Authorities’ responses

Following the incident this year, the Regional Delegate of Scientific Research and Innovation for the South West, George Mafany Teke, called on residents to be calm, while describing the lahar flow as part of natural processes. He advised citizens to avoid building near waterways and to stay away from ravines during rainfall.

The National Observatory on Climate Change regularly publishes a nationwide 10-day Dekadal bulletin, projecting weather forecasts as per meteorological readings. On April 1, 2026, the 10-day bulletin published on their official Facebook page predicted flooding in the South West region, but the town of Buea was not listed among the potentially affected areas, according to their forecast. However, experts hold that several early indicators, such as unusually intense rainfall, rapid rise in stream flow, active erosion along hillsides, blocked drainage channels, and sudden discharge of muddy water from upland areas, can help predict potentially hazardous flow events.

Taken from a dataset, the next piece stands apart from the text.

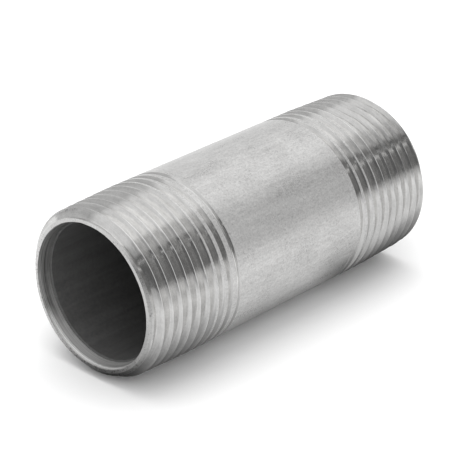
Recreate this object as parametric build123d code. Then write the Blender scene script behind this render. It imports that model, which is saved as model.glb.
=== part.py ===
from build123d import *
import math
import os

os.makedirs("parts", exist_ok=True)

# Pipe nipple, 1 in NPT by 3 in long, schedule 40. One piece of pipe with a tapered thread cut on each end.
# Frame: the pipe's axis lies along X, +Z is up, and the origin is on the axis at mid length. Millimetres.

# Pipe
LENGTH = 76.2
OUTER_R = 33.401 / 2
BORE_R = 26.645 / 2

# End face and the two cones that meet it: the outside bevel and the reamed mouth of the bore
FACE_OUTER_R = 14.75
FACE_INNER_R = 14.03
BEVEL_ANGLE = 45.0
REAM_DEPTH = 2.55
REAM_INNER_R = 13.58
REAM_SHOULDER = 0.35

# Tapered pipe thread: 11.5 turns to the inch, radius growing 1 in 32 away from the end face
PITCH = 25.4 / 11.5
RADIUS_SLOPE = 1.0 / 32.0
CREST_R_AT_FACE = 16.297
THREAD_DEPTH = 0.778 * PITCH
FLANK_ANGLE = 30.0
ROOT_FLAT = 0.038 * PITCH
GROOVE_PHASE = 0.835
TOOTH_CLEARANCE = 0.05
TOOTH_SHANK = 0.40
POINTS_PER_TURN = 18

# How far a cutting tool runs past the surface it clears
OVERRUN = 1.0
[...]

They emphasize that “community awareness of these indicators remains essential for early response.”

While the community grapples with the social and environmental repercussions of these violent flows, they are uncertain of the nature or intensity of the next lahar event, as experts reveal that future occurrences are highly likely to happen, based on current environmental and socio-spatial trends like “increasing rainfall variability, which contributes to more runoff events over shorter periods,” Pelagie Limunga explained. She added that urban expansion also contributes to this phenomenon.

Although hazard maps for landslides and slope risks in Buea exist, limited access, outdated data, and a lack of detailed neighborhood-level mapping mean many communities remain exposed, with risk information not fully revealing where and how people ought to build and prepare for disasters. There might be a ray of hope that lahars do not predict volcanic eruptions, but an even greater fear of the unknown lingers as vulnerable communities are not well informed, and more violent lahars are likely to occur in the coming years.